▼▼▼
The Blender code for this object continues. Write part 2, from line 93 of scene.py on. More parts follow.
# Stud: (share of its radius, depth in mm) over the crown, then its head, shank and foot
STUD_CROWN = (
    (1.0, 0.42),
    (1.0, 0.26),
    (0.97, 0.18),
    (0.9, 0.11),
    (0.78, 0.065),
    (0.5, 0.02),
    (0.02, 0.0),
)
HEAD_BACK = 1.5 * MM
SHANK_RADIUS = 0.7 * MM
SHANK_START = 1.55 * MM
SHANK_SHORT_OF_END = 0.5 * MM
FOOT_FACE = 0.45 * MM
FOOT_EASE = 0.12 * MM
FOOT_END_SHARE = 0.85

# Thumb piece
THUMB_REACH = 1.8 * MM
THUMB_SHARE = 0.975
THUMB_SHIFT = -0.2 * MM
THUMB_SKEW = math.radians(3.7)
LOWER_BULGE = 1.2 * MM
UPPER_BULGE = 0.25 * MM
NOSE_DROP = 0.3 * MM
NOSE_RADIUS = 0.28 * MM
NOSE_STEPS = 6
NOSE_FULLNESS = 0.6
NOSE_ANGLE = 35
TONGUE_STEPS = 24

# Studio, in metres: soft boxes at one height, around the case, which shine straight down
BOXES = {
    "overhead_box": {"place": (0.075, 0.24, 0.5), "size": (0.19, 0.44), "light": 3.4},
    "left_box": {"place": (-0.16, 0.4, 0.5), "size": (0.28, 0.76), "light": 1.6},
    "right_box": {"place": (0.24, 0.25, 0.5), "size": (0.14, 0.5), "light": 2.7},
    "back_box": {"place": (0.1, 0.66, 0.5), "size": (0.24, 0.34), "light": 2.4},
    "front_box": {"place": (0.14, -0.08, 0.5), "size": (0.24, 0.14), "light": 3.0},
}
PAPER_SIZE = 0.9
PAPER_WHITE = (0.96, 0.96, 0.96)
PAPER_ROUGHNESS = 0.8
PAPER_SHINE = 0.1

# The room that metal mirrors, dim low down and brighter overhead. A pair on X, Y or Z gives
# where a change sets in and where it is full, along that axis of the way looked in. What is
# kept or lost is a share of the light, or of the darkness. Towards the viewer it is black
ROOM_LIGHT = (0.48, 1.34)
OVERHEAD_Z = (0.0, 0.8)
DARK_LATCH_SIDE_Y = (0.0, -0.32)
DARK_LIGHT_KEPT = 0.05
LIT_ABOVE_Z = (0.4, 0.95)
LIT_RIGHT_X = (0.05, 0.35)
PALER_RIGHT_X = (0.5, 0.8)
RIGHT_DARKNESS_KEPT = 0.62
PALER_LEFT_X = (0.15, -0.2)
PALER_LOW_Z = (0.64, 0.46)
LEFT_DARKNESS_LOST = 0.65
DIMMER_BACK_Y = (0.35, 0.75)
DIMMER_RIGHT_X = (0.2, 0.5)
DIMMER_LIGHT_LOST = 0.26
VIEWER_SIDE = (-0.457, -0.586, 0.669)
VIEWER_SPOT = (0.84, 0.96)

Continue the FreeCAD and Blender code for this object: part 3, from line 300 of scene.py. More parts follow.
▲▲▲
Look through the entries above. Extract each line with the word "scene".

The Blender code for this object continues. Write part 2, from line 93 of scene.py on. More parts follow.
Continue the FreeCAD and Blender code for this object: part 3, from line 300 of scene.py. More parts follow.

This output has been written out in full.